Les étudiants de l’université Sun Yat-sen étudiaient « le russe, l’histoire du développement des formes sociales (matérialisme historique), l’histoire du mouvement révolutionnaire chinois et des mouvements révolutionnaires en Occident et en Orient, l’histoire du parti bolchévique, la géographie économique, l’économie politique, l’édification des partis, les affaires militaires et le journalisme ». Ils étudiaient huit heures par jour, six jours par semaine. Les cours destinés aux étudiants chinois étaient donnés en russe, avec une traduction consécutive ; plus de 150 enseignants, spécialistes et traducteurs travaillaient avec environ cinq cents étudiants.

En entrant à l’université Sun Yat-sen, Deng Xiaoping a rédigé une courte autobiographie afin d’expliquer pourquoi il était important pour lui d’étudier à Moscou. « Nous, jeunes d’Orient, nourrissons un ardent désir de libération, mais il nous est difficile de systématiser nos idées et nos actions... Par conséquent, je suis venu en Russie tout d’abord pour communiser pleinement mes idées et mes actions, après avoir appris à observer une discipline de fer et reçu le baptême communiste ».

Feng Yuxiang, futur général de la République de Chine, a passé trois mois à Moscou à l’été 1926. Il a réussi à obtenir du gouvernement soviétique une petite aide matérielle et s’est vu affecter des conseillers.
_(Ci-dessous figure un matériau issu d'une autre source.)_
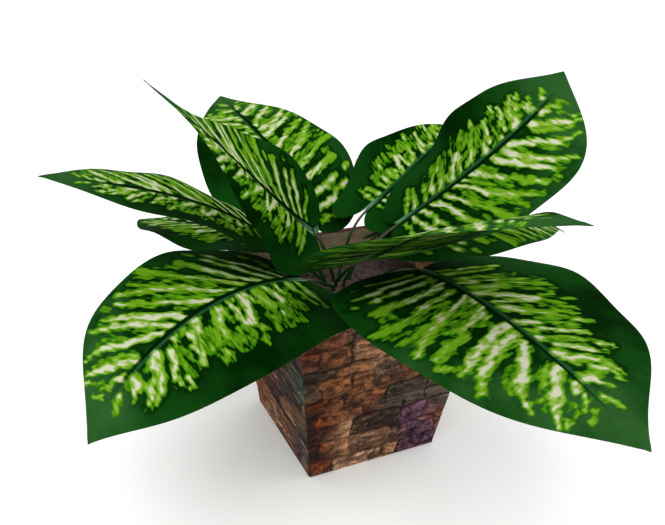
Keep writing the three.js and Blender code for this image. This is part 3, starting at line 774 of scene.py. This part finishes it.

La direction soviétique a jugé opportun de détacher auprès de Feng les meilleurs étudiants de l’université. Parmi ces dernières figurait Deng Xiaoping, qui a été contraint d’interrompre ses études. Le 12 janvier 1927, environ un an après son arrivée à Moscou, Deng a quitté l’université Sun Yat-sen, et le même jour il est reparti pour sa patrie. La dernière appréciation à son sujet donnée par l’université était la suivante : « Très actif et énergique, l’un des meilleurs travailleurs de l’organisation. Fait preuve de discipline et de retenue. Il fait partie des meilleurs étudiants. La préparation est bonne ».

En Chine, le camarade Deng serait aspiré par le tourbillon de la révolution. L’université Sun Yat-sen de Moscou a donc été sa seule « école du communisme ».